YOUR TASK: Identify and copy all lines of the material where the string "bodies" is found.
◆ ◆ ◆ ◆ ◆
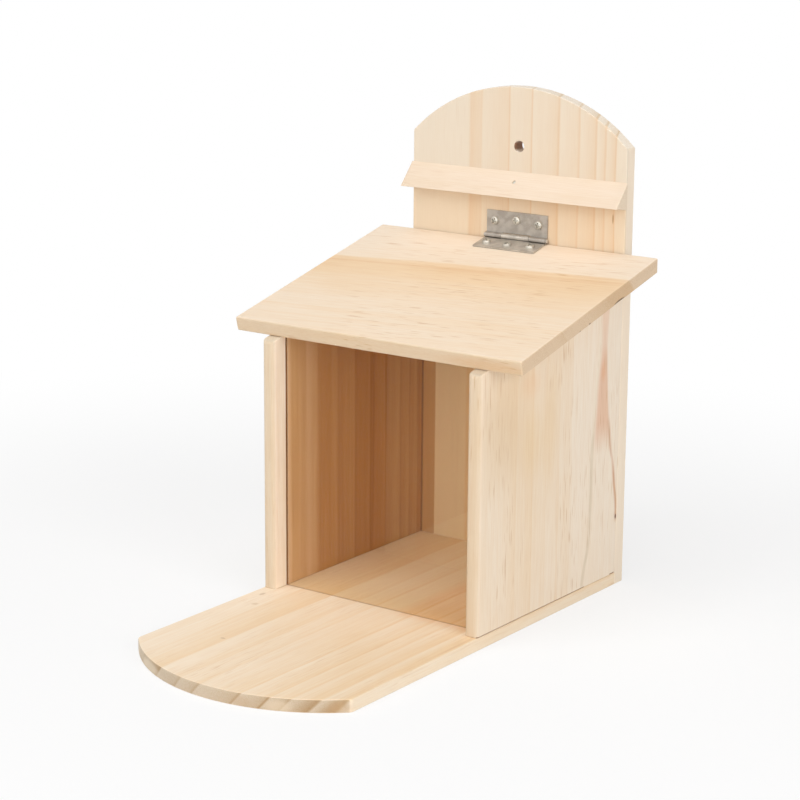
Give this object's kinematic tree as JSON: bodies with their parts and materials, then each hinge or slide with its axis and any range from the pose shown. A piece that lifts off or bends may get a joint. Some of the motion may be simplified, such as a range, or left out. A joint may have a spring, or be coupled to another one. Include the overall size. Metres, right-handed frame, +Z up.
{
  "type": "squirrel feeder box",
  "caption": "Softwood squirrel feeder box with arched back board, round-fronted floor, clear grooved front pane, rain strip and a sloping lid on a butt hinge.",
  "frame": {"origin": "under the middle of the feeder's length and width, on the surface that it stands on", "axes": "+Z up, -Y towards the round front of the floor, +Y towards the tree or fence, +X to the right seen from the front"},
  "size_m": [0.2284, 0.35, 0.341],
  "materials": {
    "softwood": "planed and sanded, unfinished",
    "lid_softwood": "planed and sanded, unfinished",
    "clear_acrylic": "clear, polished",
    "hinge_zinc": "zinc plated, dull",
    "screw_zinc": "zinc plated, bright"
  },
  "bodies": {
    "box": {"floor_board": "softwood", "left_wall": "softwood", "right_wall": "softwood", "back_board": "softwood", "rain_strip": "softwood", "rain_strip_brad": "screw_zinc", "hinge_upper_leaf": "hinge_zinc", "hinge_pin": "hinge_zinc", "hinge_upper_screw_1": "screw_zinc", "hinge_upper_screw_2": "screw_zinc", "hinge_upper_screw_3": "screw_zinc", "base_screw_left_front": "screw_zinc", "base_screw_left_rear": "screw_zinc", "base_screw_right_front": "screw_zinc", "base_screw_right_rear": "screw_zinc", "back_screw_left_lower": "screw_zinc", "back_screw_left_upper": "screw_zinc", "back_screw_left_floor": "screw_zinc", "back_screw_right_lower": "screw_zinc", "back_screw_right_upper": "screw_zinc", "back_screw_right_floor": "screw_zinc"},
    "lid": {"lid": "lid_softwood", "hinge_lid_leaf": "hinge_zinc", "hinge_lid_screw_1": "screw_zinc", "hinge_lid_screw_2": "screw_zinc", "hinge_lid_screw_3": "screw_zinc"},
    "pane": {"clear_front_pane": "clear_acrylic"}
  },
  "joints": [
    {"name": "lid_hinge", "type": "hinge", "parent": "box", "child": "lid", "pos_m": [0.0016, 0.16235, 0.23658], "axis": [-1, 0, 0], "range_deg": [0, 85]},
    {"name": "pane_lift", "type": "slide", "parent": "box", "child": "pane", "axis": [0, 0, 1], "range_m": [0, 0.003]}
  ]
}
◆ ◆ ◆ ◆ ◆
FINAL RESULT:
Give this object's kinematic tree as JSON: bodies with their parts and materials, then each hinge or slide with its axis and any range from the pose shown. A piece that lifts off or bends may get a joint. Some of the motion may be simplified, such as a range, or left out. A joint may have a spring, or be coupled to another one. Include the overall size. Metres, right-handed frame, +Z up.
  "bodies": {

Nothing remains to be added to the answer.